Bu suikastın ne olduğunu, bunların, Parababaları medyasının en kaşar gazetecisi Ertuğrul Özkök anlatır.
Ne der?
“Görmemek en büyük cezadır.”
Yani ölüm cezasıdır görmemek. Çünkü sizi görünmez kılıyor, yok kılıyor böylece.
İşte bunlar da aynı cezayı uyguluyorlar.
Neylersiniz…
İşte bu şartlarda mücadele ediyoruz. O bakımdan mücadelemiz hep Usta’mızın da söyleyegeldiği gibi; “Bir zindanın loş ve yaş duvarına vurulmuş bir yumruk gibi yansızız kalıyor”; halkımıza ulaşmıyor. Ama mücadele etmeye devam edeceğiz. Başka seçenek yok bizim için.
Tayyip’in savcılarının gerekçesi ne bu Ebubekir Sifil ve Halil Konakçı’yı kovuşturmaya yer görülmemiştir, diyerek beraat ettirmelerine yani suçsuz kılmalarına gerekçe ne?
Aynı tayfadan olmaları, aynı kafadan olmaları.
Adam açıkça işaret ediyor; “namaz kılmayan öldürülebilir”, diyor.

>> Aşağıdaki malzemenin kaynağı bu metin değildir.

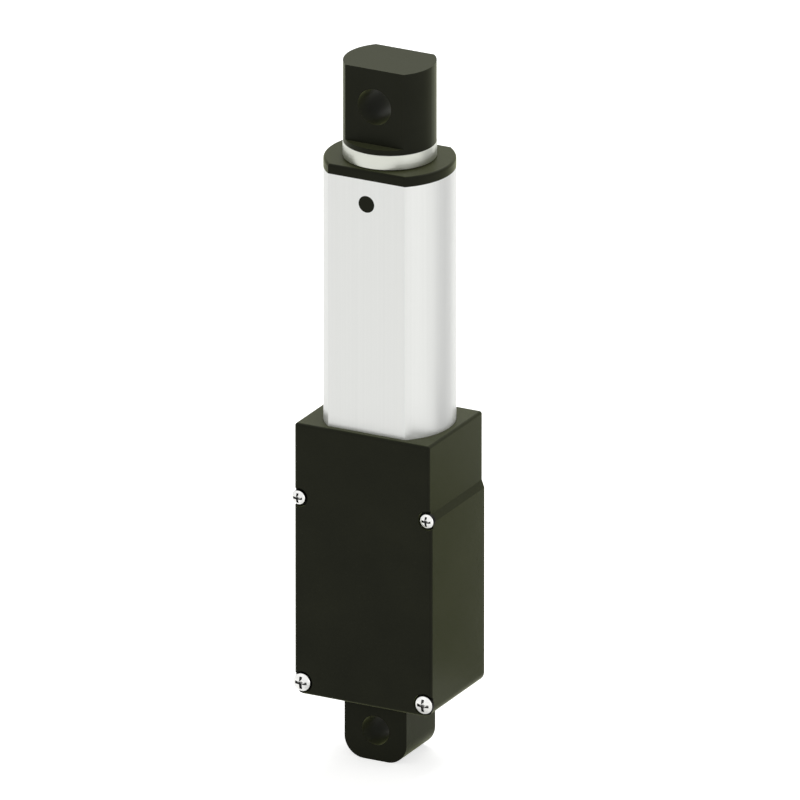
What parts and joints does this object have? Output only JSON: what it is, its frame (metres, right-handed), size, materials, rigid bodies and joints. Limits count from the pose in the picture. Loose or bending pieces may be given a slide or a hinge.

Herkes takip edilecek, tıpkı Taliban Afganistan’ında olduğu gibi birbirinin muhbiri olacak. Namaz kılmıyorsa öldürülebilecek. Halil Konakçı’nın dediğine göre; “sopalanabilecek.” Sen açıkça işaret ediyorsun. Herkes mecburdur, diyorsun bu Sümer’den kalma ritüelleri uygulamaya. Namazın da, orucun da ne olduğunu bilmiyorlar, bunu anlattık size:
Namaz: Sümer Güneş Tanrı’sına yapılan bir ibadet.
Oruç: Sümer Ay Tanrı’sına yapılan bir ibadet.
Müslümanlıktan on yıllar önce de var bu ibadetler Arabistan’da; Arapça nusuh denilen dini ritüeller. Yani bu ilahiyatçıların cahiliye dönemi dedikleri dönemde aynen var. Namaz var, oruç var, cuma namazı var hatta cuma hutbesi var. Anlattık bunları biz, kanıtlarıyla.
Ama işte böyle bir dönemden geçiyoruz.
Amerika emir verdi Tayyipgiller’e; BOP çerçevesinde Türkiye’yi üçe böleceksiniz, diye. Bunun karşılığında hem saraylarda oturacaksınız hem Türkiye’nin varını yağmalayacaksınız, küplerinizi dolduracaksınız sonunda da üç parçadan birinde sizi halife yapacağız; size din devleti kuruvereceğiz, tıpkı Afganistan’da olduğu gibi. Ona oynuyor bu Tayyipgiller tüm Kaçak Saray çevresi. HÜDA PAR’ıyla, Davidson Ahmet’iyle, Testici’si Çömlekçi’siyle, DEM’iyle, DAM’ıyla oraya götürüyorlar Türkiye’yi.
Evet, gece ne kadar zifiri karanlık olursa olsun mutlaka güneş doğar.
Bize düşen görev: Savaşmak
Her gecenin mutlaka bir sabahı vardır.